Chris Horvers - Bear Stearns

So should we expect clearance activity to also pick up in line with that?

Craig Menear

We accelerated clearance in the first quarter and we’ll see a more normalized clearance approach going through the balance of the year.

Chris Horvers - Bear Stearns

Okay, and on a related question as we think about the payroll and the maintenance spend on the stores, the cadence of that spending as we look throughout the year, how do you look at that and does the fact that you really started some of these programs in the back-half of last year make it less of a drag in the back-half?

Carol B. Tomé

As we mentioned at our investor conference, in support of our five key priorities, we are spending about $1.6 billion in capital, about $600 million in expense, so you are going to see that drag, if you will, in every quarter.

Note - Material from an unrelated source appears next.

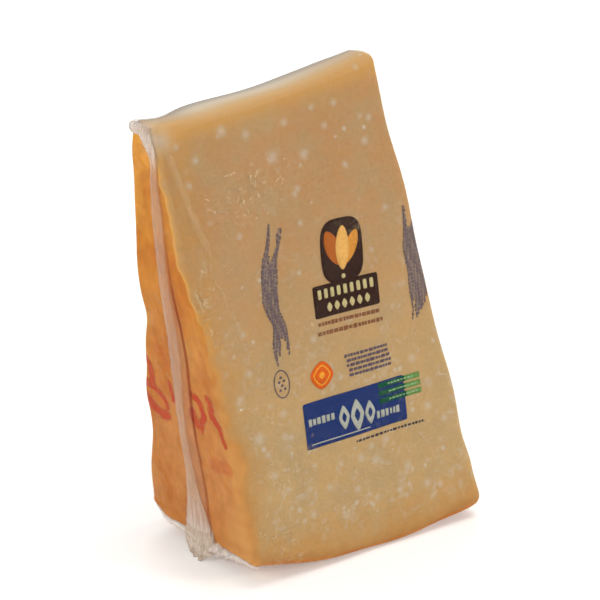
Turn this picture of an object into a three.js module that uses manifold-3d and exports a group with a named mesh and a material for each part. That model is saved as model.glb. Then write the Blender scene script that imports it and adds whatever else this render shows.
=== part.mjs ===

We are investing for the long-term.

Chris Horvers - Bear Stearns

But the fact that you spent $500 million or so in the back-half of last year, you are going to spend the incremental on top of that?

Frank Blake

Again, it’s important that while we spend, we also -- in the back-half of ’06 we also know that just programmatically, there are improvements we have to be making in our stores.

Chris Horvers - Bear Stearns

Finally, as you think about the big ticket categories like kitchen and bath, clearly I expected that to be a drag on the comp perspective. How is that versus your expectations? Was it worse and did April have an impact and maybe saw some marginal or sequential improvement in May?

Craig Menear

I would say that it is fair to say in some of the big ticket category spending it was a little bit more difficult than what we had anticipated.

Chris Horvers - Bear Stearns

Any improvement in the back-half of the quarter or May?

Frank Blake

I’d say it’s still a little early.

Carol B. Tomé

We’re two weeks into May.

Chris Horvers - Bear Stearns

Okay. Thank you.

Frank Blake

Thank you all very much.

Diane Dayhoff

Thanks for joining us.

Operator

That does conclude our conference for today. Thank you all for your participation and have a great day.